All was an abominable machination, which could have been successful only in an age of intellectual degeneracy, and could have been hatched by ministers of religion, only when these had long learned to hold in contempt the restraints of religious fear.

Not merely are the facts assumed in the invention utterly incredible in themselves;-but the spot chosen (chosen no doubt because it was in actual occupation of the church, or under its control), is demonstrably not that of the Crucifixion and Sepulchre it was within the limits of the city, and far within the space densely occupied by the suburban town.

We have then before us a train of inferential queries not very loosely connected.

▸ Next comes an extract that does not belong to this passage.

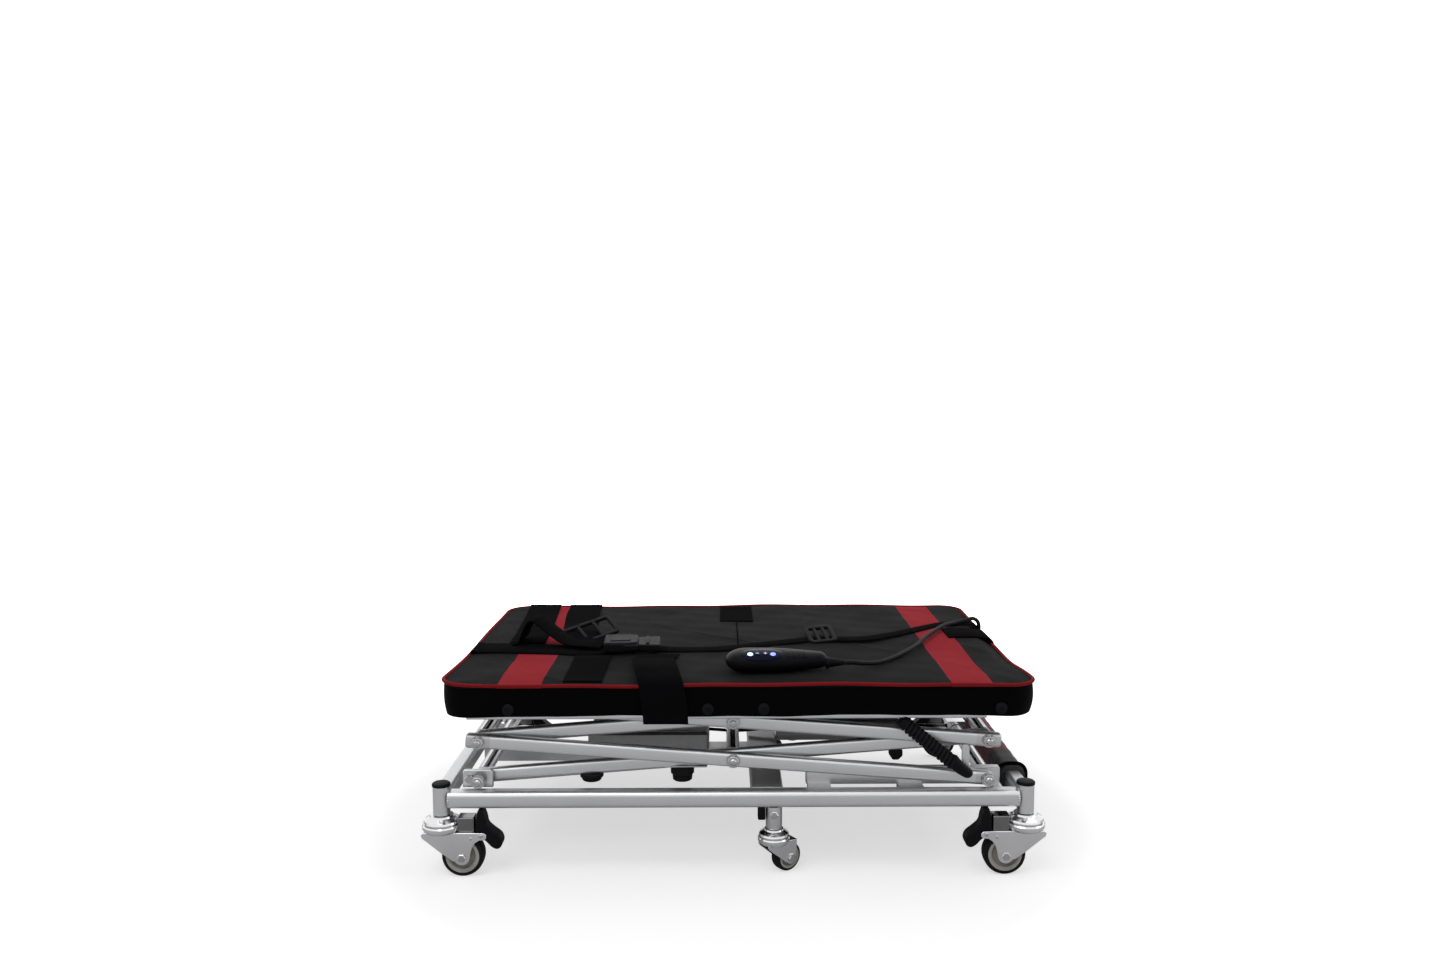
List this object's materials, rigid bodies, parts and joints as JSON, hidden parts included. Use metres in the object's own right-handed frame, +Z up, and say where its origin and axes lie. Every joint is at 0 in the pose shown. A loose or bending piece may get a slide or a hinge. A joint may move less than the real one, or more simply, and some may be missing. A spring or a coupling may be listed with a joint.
{
  "type": "powered scissor floor lift",
  "caption": "Low wheeled scissor floor lift with a padded seat platform, safety belt, hand control and braked castors.",
  "frame": {"origin": "on the floor under the middle of the base", "axes": "+X along the seat to the sliding end, +Y to the far side, +Z up"},
  "size_m": [0.734, 0.464, 0.261],
  "materials": {
    "aluminium": "brushed",
    "chrome": "polished",
    "zinc": "zinc plated",
    "tyre": "matt",
    "black_plastic": "fine grain",
    "control_plastic": "satin",
    "cover_fabric": "woven nylon with red bands and piping",
    "grip_fabric": "padded",
    "webbing": "ribbed weave",
    "lead_rubber": "satin",
    "board": "mill finish"
  },
  "bodies": {
    "base": {"base_rail_near": "aluminium", "base_rail_far": "aluminium", "base_end_left": "aluminium", "base_end_right": "aluminium", "base_beam": "aluminium", "battery_box": "black_plastic", "slide_track_near": "aluminium", "slide_track_far": "aluminium", "grip_sleeve": "grip_fabric", "actuator": "black_plastic"},
    "lower_inner": {"arm_lower_inner_near": "aluminium", "arm_lower_inner_far": "aluminium", "shaft_base_left": "zinc", "shaft_lower_centre": "zinc"},
    "lower_outer": {"arm_lower_outer_near": "aluminium", "arm_lower_outer_far": "aluminium", "shaft_middle_left": "zinc"},
    "carriage": {"shaft_base_slide": "zinc", "actuator_rod": "chrome"},
    "upper_outer": {"arm_upper_outer_near": "aluminium", "arm_upper_outer_far": "aluminium", "shaft_middle_right": "zinc", "shaft_upper_centre": "zinc", "lead_clip": "black_plastic"},
    "upper_inner": {"arm_upper_inner_near": "aluminium", "arm_upper_inner_far": "aluminium", "shaft_top_slide": "zinc"},
    "platform": {"platform_rail_near": "aluminium", "platform_rail_far": "aluminium", "seat_board": "board", "seat_cushion": "cover_fabric", "cover_skirt_near": "cover_fabric", "cover_skirt_far": "cover_fabric", "cover_skirt_left": "cover_fabric", "cover_skirt_right": "cover_fabric", "seat_belt": "webbing", "edge_strap": "webbing", "belt_buckle": "black_plastic", "handset": "control_plastic", "handset_cord": "lead_rubber", "shaft_top_left": "zinc", "coil_lead": "lead_rubber"},
    "key_down": {"key_down": "control_plastic"},
    "key_up": {"key_up": "control_plastic"},
    "castor_near_left": {"castor_fork_near_left": "chrome"},
    "wheel_near_left": {"castor_wheel_near_left": "tyre"},
    "pedal_near_left": {"brake_pedal_near_left": "black_plastic"},
    "castor_near_right": {"castor_fork_near_right": "chrome"},
    "wheel_near_right": {"castor_wheel_near_right": "tyre"},
    "pedal_near_right": {"brake_pedal_near_right": "black_plastic"},
    "castor_far_left": {"castor_fork_far_left": "chrome"},
    "wheel_far_left": {"castor_wheel_far_left": "tyre"},
    "pedal_far_left": {"brake_pedal_far_left": "black_plastic"},
    "castor_far_right": {"castor_fork_far_right": "chrome"},
    "wheel_far_right": {"castor_wheel_far_right": "tyre"},
    "pedal_far_right": {"brake_pedal_far_right": "black_plastic"},
    "middle_castor_near": {"middle_fork_near": "chrome"},
    "middle_wheel_near": {"middle_wheel_near": "tyre"},
    "middle_castor_far": {"middle_fork_far": "chrome"},
    "middle_wheel_far": {"middle_wheel_far": "tyre"}
  },
  "joints": [
    {"name": "lift", "type": "hinge", "parent": "base", "child": "lower_inner", "pos_m": [-0.302, 0, 0.1094], "axis": [0, -1, 0], "range_deg": [0, 20]},
    {"name": "lower_cross", "type": "hinge", "parent": "lower_inner", "child": "lower_outer", "pos_m": [0, 0, 0.1328], "axis": [0, -1, 0], "range_deg": [-40, 0]},
    {"name": "drive_pin", "type": "hinge", "parent": "lower_outer", "child": "carriage", "pos_m": [0.302, 0, 0.1094], "axis": [0, -1, 0], "range_deg": [0, 20]},
    {"name": "middle_pin", "type": "hinge", "parent": "lower_inner", "child": "upper_outer", "pos_m": [0.302, 0, 0.1562], "axis": [0, -1, 0], "range_deg": [-40, 0]},
    {"name": "upper_cross", "type": "hinge", "parent": "upper_outer", "child": "upper_inner", "pos_m": [0, 0, 0.1796], "axis": [0, -1, 0], "range_deg": [0, 40]},
    {"name": "platform_pin", "type": "hinge", "parent": "upper_outer", "child": "platform", "pos_m": [-0.302, 0, 0.203], "axis": [0, -1, 0], "range_deg": [0, 20], "deforming": ["coil_lead"]},
    {"name": "swivel_near_left", "type": "hinge", "parent": "base", "child": "castor_near_left", "pos_m": [-0.344, -0.209, 0.064], "axis": [0, 0, 1], "continuous": true},
    {"name": "roll_near_left", "type": "hinge", "parent": "castor_near_left", "child": "wheel_near_left", "pos_m": [-0.319, -0.209, 0.025], "axis": [0, 1, 0], "continuous": true},
    {"name": "brake_near_left", "type": "hinge", "parent": "castor_near_left", "child": "pedal_near_left", "pos_m": [-0.296, -0.209, 0.052], "axis": [0, 1, 0], "range_deg": [0, 14]},
    {"name": "swivel_near_right", "type": "hinge", "parent": "base", "child": "castor_near_right", "pos_m": [0.344, -0.209, 0.064], "axis": [0, 0, 1], "continuous": true},
    {"name": "roll_near_right", "type": "hinge", "parent": "castor_near_right", "child": "wheel_near_right", "pos_m": [0.319, -0.209, 0.025], "axis": [0, 1, 0], "continuous": true},
    {"name": "brake_near_right", "type": "hinge", "parent": "castor_near_right", "child": "pedal_near_right", "pos_m": [0.296, -0.209, 0.052], "axis": [0, -1, 0], "range_deg": [0, 14]},
    {"name": "swivel_far_left", "type": "hinge", "parent": "base", "child": "castor_far_left", "pos_m": [-0.344, 0.209, 0.064], "axis": [0, 0, 1], "continuous": true},
    {"name": "roll_far_left", "type": "hinge", "parent": "castor_far_left", "child": "wheel_far_left", "pos_m": [-0.319, 0.209, 0.025], "axis": [0, 1, 0], "continuous": true},
    {"name": "brake_far_left", "type": "hinge", "parent": "castor_far_left", "child": "pedal_far_left", "pos_m": [-0.296, 0.209, 0.052], "axis": [0, 1, 0], "range_deg": [0, 14]},
    {"name": "swivel_far_right", "type": "hinge", "parent": "base", "child": "castor_far_right", "pos_m": [0.344, 0.209, 0.064], "axis": [0, 0, 1], "continuous": true},
    {"name": "roll_far_right", "type": "hinge", "parent": "castor_far_right", "child": "wheel_far_right", "pos_m": [0.319, 0.209, 0.025], "axis": [0, 1, 0], "continuous": true},
    {"name": "brake_far_right", "type": "hinge", "parent": "castor_far_right", "child": "pedal_far_right", "pos_m": [0.296, 0.209, 0.052], "axis": [0, -1, 0], "range_deg": [0, 14]},
    {"name": "middle_swivel_near", "type": "hinge", "parent": "base", "child": "middle_castor_near", "pos_m": [0.0476, -0.209, 0.045], "axis": [0, 0, 1], "continuous": true},
    {"name": "middle_roll_near", "type": "hinge", "parent": "middle_castor_near", "child": "middle_wheel_near", "pos_m": [0.06234, -0.19868, 0.0175], "axis": [-0.5736, 0.8192, 0], "continuous": true},
    {"name": "middle_swivel_far", "type": "hinge", "parent": "base", "child": "middle_castor_far", "pos_m": [0.0476, 0.209, 0.045], "axis": [0, 0, 1], "continuous": true},
    {"name": "middle_roll_far", "type": "hinge", "parent": "middle_castor_far", "child": "middle_wheel_far", "pos_m": [0.06234, 0.19868, 0.0175], "axis": [0.5736, 0.8192, 0], "continuous": true},
    {"name": "key_down", "type": "slide", "parent": "platform", "child": "key_down", "axis": [0, 0, -1], "range_m": [0, 0.001], "stiffness_N_per_m": 400},
    {"name": "key_up", "type": "slide", "parent": "platform", "child": "key_up", "axis": [0, 0, -1], "range_m": [0, 0.001], "stiffness_N_per_m": 400}
  ],
  "couplings": [
    {"joint": "lower_cross", "follows": "lift", "ratio": -2},
    {"joint": "drive_pin", "follows": "lift", "ratio": 1},
    {"joint": "middle_pin", "follows": "lift", "ratio": -2},
    {"joint": "upper_cross", "follows": "lift", "ratio": 2},
    {"joint": "platform_pin", "follows": "lift", "ratio": 1}
  ]
}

If the site of the Church of the Holy Sepulchre was included within the walls of the ancient city-then, the 'Invention' of the Cross comes to nothing; and if the cross produced by Macarius at the demand of Helena was not the cross of Golgotha, then

the miracles wrought in attestation of its genuineness, and the perpetual miracle of its multiplication, and the innumerable miracles wrought by the chips, and the nails, and the holy thorns,' come to nothing:-and if these be all lying wonders,'originated and kept a-going by knaves, then the christian reputation of the bishops and clergy who were therein concerned, and the authority' of the church and era of which these fooleries and frauds were the broad characteristics are all reduced to very little; and if so-what becomes of the scheme to restore that authority, and to return to its delusions?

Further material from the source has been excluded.